“Io ricordo”. Foibe ed esodo è il titolo dell’incontro-dibattito che si è tenuto nell’aula magna del Liceo “Nino Cortese” a ricordo dei Martiri delle foibe e dell’esodo Giuliano- dalmata il 9 febbraio.
Organizzato in collaborazione con il Comitato 10 Febbraio, ha visto la presenza del dott. Lugi Bove, presidente dello stesso comitato. Sono intervenuti il prof. Clemente Sparaco, docente di storia del Liceo, e l’ing. Guido Botteri, esule da Zara. Ha moderato l’avv. Luca Ugo Tramontano. Hanno partecipato tutte le dieci quinte dell’istituto
Sul filo di quella che dal 2004 (anno della promulgazione della Legge 30 marzo 2004, n. 92, istituente “La giornata del ricordo”) è memoria condivisa si è snodata la rievocazione, fra storia e testimonianza personale, per comprendere quanto accadde e perché non si ripeta un domani né in quei luoghi né altrove. «Lassù arrivavano gli autocarri della morte con il loro carico di disgraziati ‒ è scritto in un documento allegato a un dossier presentato dalla delegazione italiana alla conferenza di Parigi nel 1947. ‒ Questi, con le mani straziate dal filo di ferro e spesso avvinti fra loro a catena, venivano sospinti a gruppi verso l’orlo dell’abisso. Una scarica di mitra ai primi faceva precipitare tutti nel baratro. Sul fondo chi non trovava morte istantanea dopo un volo di 200 metri, continuava ad agonizzare tra gli spasmi delle ferite e le lacerazioni riportate nella caduta tra gli spuntoni di roccia. Molte vittime erano prima spogliate e seviziate». E che dire di Zara, la città dell’Ing. Botteri, bombardata 54 volte con un carico di 2,9 t. di bombe e devastata con i suoi oltre 2.000 morti (il 10 per cento della popolazione)

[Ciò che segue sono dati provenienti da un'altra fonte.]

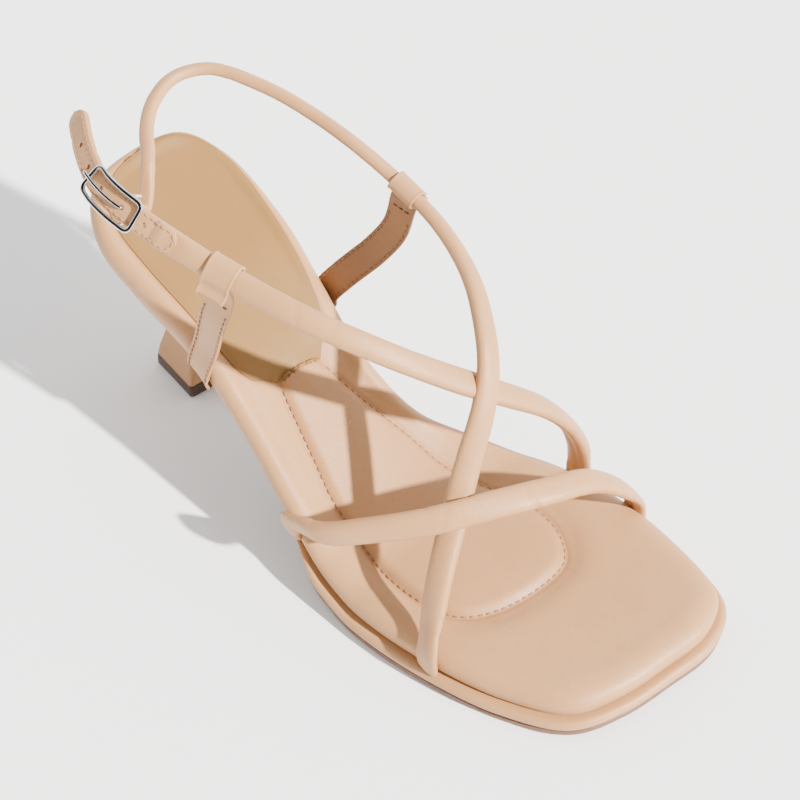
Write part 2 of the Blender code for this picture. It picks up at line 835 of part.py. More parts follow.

Quindi, venne l’Esodo, che fu di chi scelse di restare italiano, anche a costo di lasciare tutto, casa, affetti, riferimenti, per ritrovarsi esule in qualche campo profughi, spesso incompreso, se non disprezzato. A questo punto la testimonianza sul filo dei ricordi personali e familiari dell’ing. Botteri si è fatta commovente, per certi versi lacerante, tanto più che nelle sue parole non c’era traccia di risentimento né di rivalsa. Egli ha semmai rivendicato con orgoglio che il suo popolo giuliano-dalmata mai ha risposto con la violenza alla prevaricazione, laddove le sue ragioni sono state misconosciute a livello internazionale e nazionale.